XXVII Domingo del Tiempo Ordinario, Ciclo A

Autor: Padre Julio Alonso Ampuero 

Fuente: Libro: Meditaciones bíblicas sobre el Año litúrgico
Con permiso de la Fundacion Gratis Date

 

 

Imitadores de Cristo
Fil 4,6-9

«En toda ocasión, en la oración y súplica con acción de gracias, vuestras peticiones sean presentadas a Dios». El pecado rompe la relación y el diálogo familiar con Dios. Adán y Eva, creados para este trato y para esta intimidad con Dios, huyen de Él cuando han pecado (Gén 3,8); más aún, se produce –como consecuencia del pecado– un distanciamiento y una imposibilidad de diálogo con Dios (Gén 3,23-24). Por el contrario, en la medida en que somos arrancados del dominio del pecado, surge de nuevo la posibilidad y el deseo del diálogo con Dios en la oración. Una oración de súplica y petición, porque somos criaturas indigentes y necesitadas. Una oración de acción de gracias, porque «todo don perfecto viene de arriba» (St 1,17). Una oración «en toda ocasión», pues no debe reducirse a algunos tiempos y lugares, sino que el diálogo con Dios tiende a impregnarlo todo.
«Todo lo que es verdadero, noble, justo, puro, amable... tenedlo en cuenta». El cristiano no es alguien retraído frente a los valores que descubre en el mundo. Por el contrario, si alguien sabe apreciarlos de verdad es él, pues reconoce que todo lo bueno, todo lo verdadero, todo lo bello, todo lo realmente valioso, procede del Creador. Es cierto que no debe ser ingenuo, sino practicar un sano discernimiento: «Examinadlo todo y quedáos con lo bueno» (1 Tes 5,21). Pero tampoco debe cerrarse por principio, despreciando la creación buena de Dios. Debe «tener en cuenta» todo lo bueno para juzgar con sabiduría sobrenatural y elegir lo que es voluntad de Dios.
«Lo que aprendisteis, recibisteis, oísteis y visteis en mí, ponedlo por obra». A primera vista parecería arrogante esta indicación de san Pablo. Sin embargo, él es perfecto maestro y perfecto modelo, porque es perfecto discípulo y perfecto aprendiz: «Sed imitadores míos como yo lo soy de Cristo» (1 Cor 11,1). Su autoridad le viene de su sumisión a Cristo.

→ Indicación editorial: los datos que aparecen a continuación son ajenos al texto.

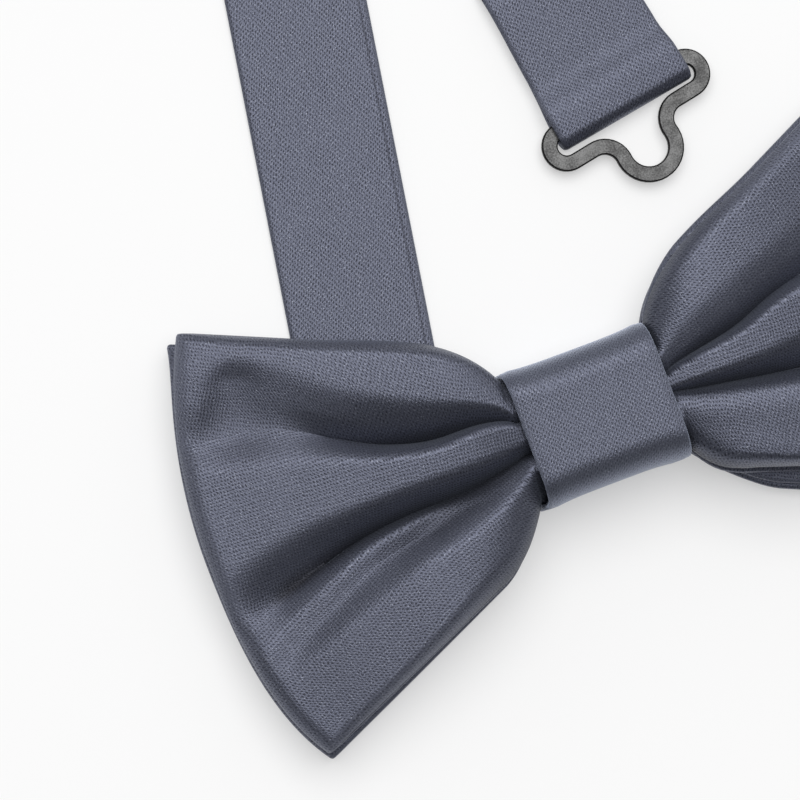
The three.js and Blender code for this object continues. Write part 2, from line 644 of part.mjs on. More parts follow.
function claspEye() {
  const disc = (radius, x, y) => wasm.CrossSection.circle(radius, ROUND).translate(x, y);
  const ears = disc(EYE.earRadius, -EYE.earOut, 0).add(disc(EYE.earRadius, EYE.earOut, 0));
  const outline = ears
    .hull()
    .add(disc(EYE.noseRadius, 0, -EYE.noseOut))
    .offset(EYE_FILLET, "Round", 2, ROUND)
    .offset(-EYE_FILLET, "Round", 2, ROUND);
  const opening = outline.offset(-EYE.ribbon, "Round", 2, ROUND);
  const body = outline.subtract(opening).simplify(0.02).extrude(EYE.thick);
  const mesh = toMesh("clasp_eye", fromSolid(body), COLOURS.steel, 0.8, 0.45);
  const down = heading(EYE_UP).negate();
  const barToFold = EYE.earRadius - EYE.ribbon - EYE_PULLED; // the bar's inner edge sits by the fold's middle
  mesh.rotation.z = EYE_UP - Math.PI / 2 + EYE_TWIST;
  mesh.position.set(EYE_END.x, EYE_END.y, CLASP_LEVEL - EYE.thick / 2).addScaledVector(down, barToFold);
  return mesh;
}

function claspHook() {
  const { thick, half, slotHalf, rail, slot } = HOOK;
  const tip = slot + rail + TONGUE.long;
  const plate = wasm.CrossSection.square([slot + 2 * rail, 2 * half]).translate(-rail, -half);
  const outer = plate.extrude(thick).translate(0, 0, -thick / 2);
  const hole = wasm.CrossSection.square([slot, 2 * slotHalf]).translate(0, -slotHalf);
  const frame = outer.subtract(hole.extrude(3 * thick).translate(0, 0, -1.5 * thick));
  const start = slot + rail / 2;
  const radius = (thick + 1.4) / 2;
  const path = [{ x: start, z: 0, turn: 0 }];
  for (let i = 0; i <= 8; i += 1) {
    const turn = (Math.PI * i) / 8;
    path.push({ x: tip - radius + radius * Math.sin(turn), z: radius * (1 - Math.cos(turn)), turn });
  }
  path.push({ x: tip - radius - TONGUE.lip, z: 2 * radius, turn: Math.PI });
  const rings = path.map(({ x, z, turn }) =>
    [[-1, -1], [1, -1], [1, 1], [-1, 1]].map(([y, h]) => {
      const up = (h * thick) / 2;
      return new THREE.Vector3(x - up * Math.sin(turn), y * TONGUE.half, z + up * Math.cos(turn));
    }),
  );
  const body = frame.add(solid(loft(rings)));
  const mesh = toMesh("clasp_hook", fromSolid(body), COLOURS.steel, 0.8, 0.45);
  mesh.position.set(HOOK_END, 0, CLASP_LEVEL);
  return mesh;
}

const bowTie = new THREE.Group();
bowTie.name = "bow_tie";
bowTie.add(bowFront(), bowBack(), knot(), neckband(), claspEye(), claspHook());

export default bowTie;
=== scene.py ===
# A pre-tied satin bow tie that lies open on a pale table, with folded cloth, sewn edges and a mottled clasp.
# Lengths are worked out in millimetres, as in the part's source, and become metres where a mesh is made.
import math

import bpy
import numpy as np
from mathutils import Matrix, Vector
from mathutils.geometry import tessellate_polygon


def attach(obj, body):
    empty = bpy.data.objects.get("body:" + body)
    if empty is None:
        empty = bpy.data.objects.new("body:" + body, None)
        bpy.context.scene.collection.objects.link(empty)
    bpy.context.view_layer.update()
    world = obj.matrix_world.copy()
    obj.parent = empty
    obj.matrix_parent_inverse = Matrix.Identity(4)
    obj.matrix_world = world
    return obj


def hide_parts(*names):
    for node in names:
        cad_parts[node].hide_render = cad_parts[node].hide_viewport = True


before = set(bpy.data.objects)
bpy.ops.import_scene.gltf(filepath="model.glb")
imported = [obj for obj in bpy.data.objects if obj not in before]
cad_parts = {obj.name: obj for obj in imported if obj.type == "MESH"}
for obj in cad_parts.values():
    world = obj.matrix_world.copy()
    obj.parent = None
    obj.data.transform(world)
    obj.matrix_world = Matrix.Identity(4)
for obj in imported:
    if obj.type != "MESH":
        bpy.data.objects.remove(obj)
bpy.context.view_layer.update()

MM = 0.001

# Sizes of the cloth. The part's source has the same ones, with its knees and edges a little simpler.
CLOTH = 1.2
BACK_CLOTH = 1.0
GAP = 0.3  # between two pieces, or two plies of one
WING = dict(root=11.7, reach=59.1, corner_reach=52.0, low_corner_reach=52.6, corner_half=32.2)
KNEE = dict(reach=17.8, half=17.3, end=21, low_end=20.5, arc=0.6)
SWELL = dict(by=0.5, over=24)  # the upper edge swells past its knee
SQUARE = dict(high=1.9, low=2.6)  # the greater, the squarer is the outer fold's corner
LOWER_SHARE = 0.993  # a wing's lower half is this share of its upper one
WAIST_HALF = 8.4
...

¿Qué más pude hacer por ti?
Mt 21,33-42

El acento de la parábola –sobre todo a la luz de la canción de la viña que leemos en la primera lectura– está puesto en el amor de Dios por su viña: la cavó, le quitó las piedras, la planta de cepa exquisita, la rodeo de una cerca... Todas ellas son expresiones que indican el cuidado delicado y amoroso que Dios ha tenido para con su pueblo y para con cada uno de nosotros. Para darnos cuenta de ello hace falta pararnos a contemplar la historia de la salvación entera y la historia de la vida de cada uno: cómo Dios se ha volcado incluso con mimo de manera sobreabundante. De ahí el grito dolido del corazón de Dios: «¿Qué más pude hacer por mi viña que no haya hecho?»
Ante tanto cuidado y tanto amor se entiende mejor la gravedad de esa falta de respuesta. Dios ha «arrendado» la viña, la ha puesto en nuestras manos haciendo alianza con nosotros. Y he aquí lo absurdo del pecado: esa viña tan cuidada por parte de Dios no da el fruto que le correspondía.
Pero lo peor, lo que es realmente monstruoso, es que los viñadores se toman la viña por suya, despreciando al dueño. Esto es lo que ocurre en todo pecado: en vez de vivir como hijo, recibiendo todo de Dios, en dependencia de Él, el que peca se siente dueño, disponiendo de los dones de Dios a su antojo, hasta el punto de ponerse a sí mismo en lugar de Dios. He aquí la atrocidad de todo pecado. Por eso también a nosotros se dirige la amenaza de Jesús de quitarnos la viña y entregarla a otros que den fruto.